Requirement:
Your task is to copy the material exactly.

— START OF Data provided —

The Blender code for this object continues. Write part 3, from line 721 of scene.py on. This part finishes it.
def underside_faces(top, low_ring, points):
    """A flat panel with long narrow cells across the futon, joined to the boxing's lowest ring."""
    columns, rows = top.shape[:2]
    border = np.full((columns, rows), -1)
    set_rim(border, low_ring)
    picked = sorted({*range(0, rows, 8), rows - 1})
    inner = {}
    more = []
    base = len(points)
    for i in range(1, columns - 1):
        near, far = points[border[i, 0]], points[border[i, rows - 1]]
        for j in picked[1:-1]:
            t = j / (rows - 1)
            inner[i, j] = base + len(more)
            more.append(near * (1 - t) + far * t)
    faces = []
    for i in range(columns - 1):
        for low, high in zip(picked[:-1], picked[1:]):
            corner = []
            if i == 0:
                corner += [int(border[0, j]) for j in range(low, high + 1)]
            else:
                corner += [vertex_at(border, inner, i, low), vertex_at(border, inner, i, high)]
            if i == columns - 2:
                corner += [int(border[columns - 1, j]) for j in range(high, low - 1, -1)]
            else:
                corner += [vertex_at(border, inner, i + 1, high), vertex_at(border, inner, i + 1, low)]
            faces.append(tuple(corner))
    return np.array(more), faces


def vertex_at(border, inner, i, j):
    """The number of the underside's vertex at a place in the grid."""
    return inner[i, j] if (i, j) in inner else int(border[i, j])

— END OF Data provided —

Exercise answer:
The Blender code for this object continues. Write part 3, from line 721 of scene.py on. This part finishes it.
def underside_faces(top, low_ring, points):
    """A flat panel with long narrow cells across the futon, joined to the boxing's lowest ring."""
    columns, rows = top.shape[:2]
    border = np.full((columns, rows), -1)
    set_rim(border, low_ring)
    picked = sorted({*range(0, rows, 8), rows - 1})
    inner = {}
    more = []
    base = len(points)
    for i in range(1, columns - 1):
        near, far = points[border[i, 0]], points[border[i, rows - 1]]
        for j in picked[1:-1]:
            t = j / (rows - 1)
            inner[i, j] = base + len(more)
            more.append(near * (1 - t) + far * t)
    faces = []
    for i in range(columns - 1):
        for low, high in zip(picked[:-1], picked[1:]):
            corner = []
            if i == 0:
                corner += [int(border[0, j]) for j in range(low, high + 1)]
            else:
                corner += [vertex_at(border, inner, i, low), vertex_at(border, inner, i, high)]
            if i == columns - 2:
                corner += [int(border[columns - 1, j]) for j in range(high, low - 1, -1)]
            else:
                corner += [vertex_at(border, inner, i + 1, high), vertex_at(border, inner, i + 1, low)]
            faces.append(tuple(corner))
    return np.array(more), faces


def vertex_at(border, inner, i, j):
    """The number of the underside's vertex at a place in the grid."""
    return inner[i, j] if (i, j) in inner else int(border[i, j])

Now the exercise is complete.